Staying true to its obsession with work, Leo Burnett in 2022 launched a new offering — LB Regional. A specialised division helping brands maximise their reach with national audiences by understanding region-wise insights.

This offering, Sinha says, is not to win clients in Tier I or II or II regions but for “large national clients who've realised they need to win Bharat up than India down.” Think Spotify, Airtel, and PhonePe.

While clients have significant regional strategies and some even have internal teams to handle the rural regions, Leo Burnett struggled to hire the right kind of people for this offering.

Few creative directors were thinking in local nuances and even fewer wanted to continue to think local because anybody remotely good at creative thinking wanted to go films in Hindi or English. These are senior creative folks with 12 to 15 years of experience behind them.

LB Regional is active in the states of Punjab, West Bengal, Tamil Nadu, Kerela, and Karnataka and the work is mainly on TV, radio, print, and outdoors right now. 

While Leo Burnett doubles down on its regional offering, the agency and its chief know this year will be a challenge.
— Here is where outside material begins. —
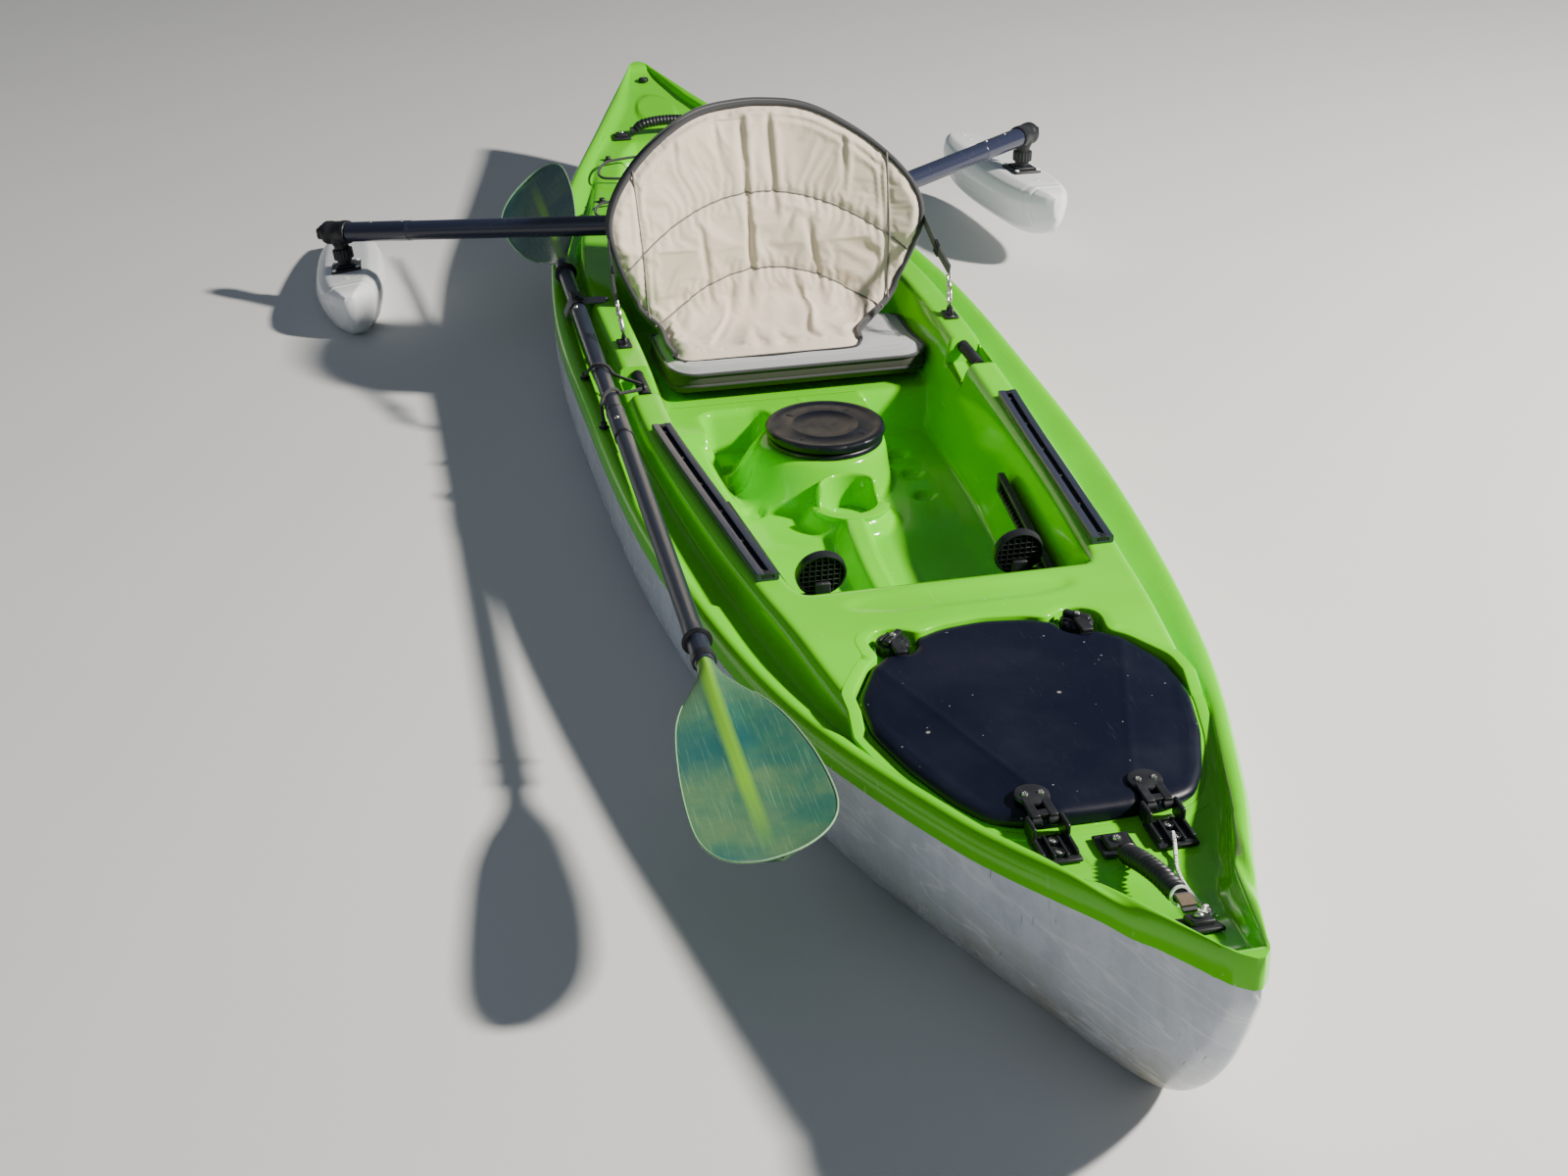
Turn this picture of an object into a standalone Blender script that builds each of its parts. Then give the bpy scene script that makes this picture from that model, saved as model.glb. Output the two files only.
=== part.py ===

Not everybody is suffering but “we have seen budget cuts with technology companies,” reveals Sinha and at the same time, the agency's FMCG clients have done well. They’ve grown from 15% to 25%.

Leo Burnett goes through these awards, clients, successes, and challenges because of its culture. Sinha has his task cut out because he balances the leadership role at sibling creative agency BBH India too; he was named chairman in 2022.

Thankfully, the two agencies have different positionings. Leo Burnett is a large agency which focuses on solving those big problems for India and its billions. On the other hand, “BBH India has the opportunity to be more modern and international in its outlook,” comments Sinha citing clients like Beam Suntory, Mahindra E Racing, and Red Bull.

Management guru Peter Drucker said culture eats strategy for breakfast. One can say Leo Burnett is having quite the healthy one these days.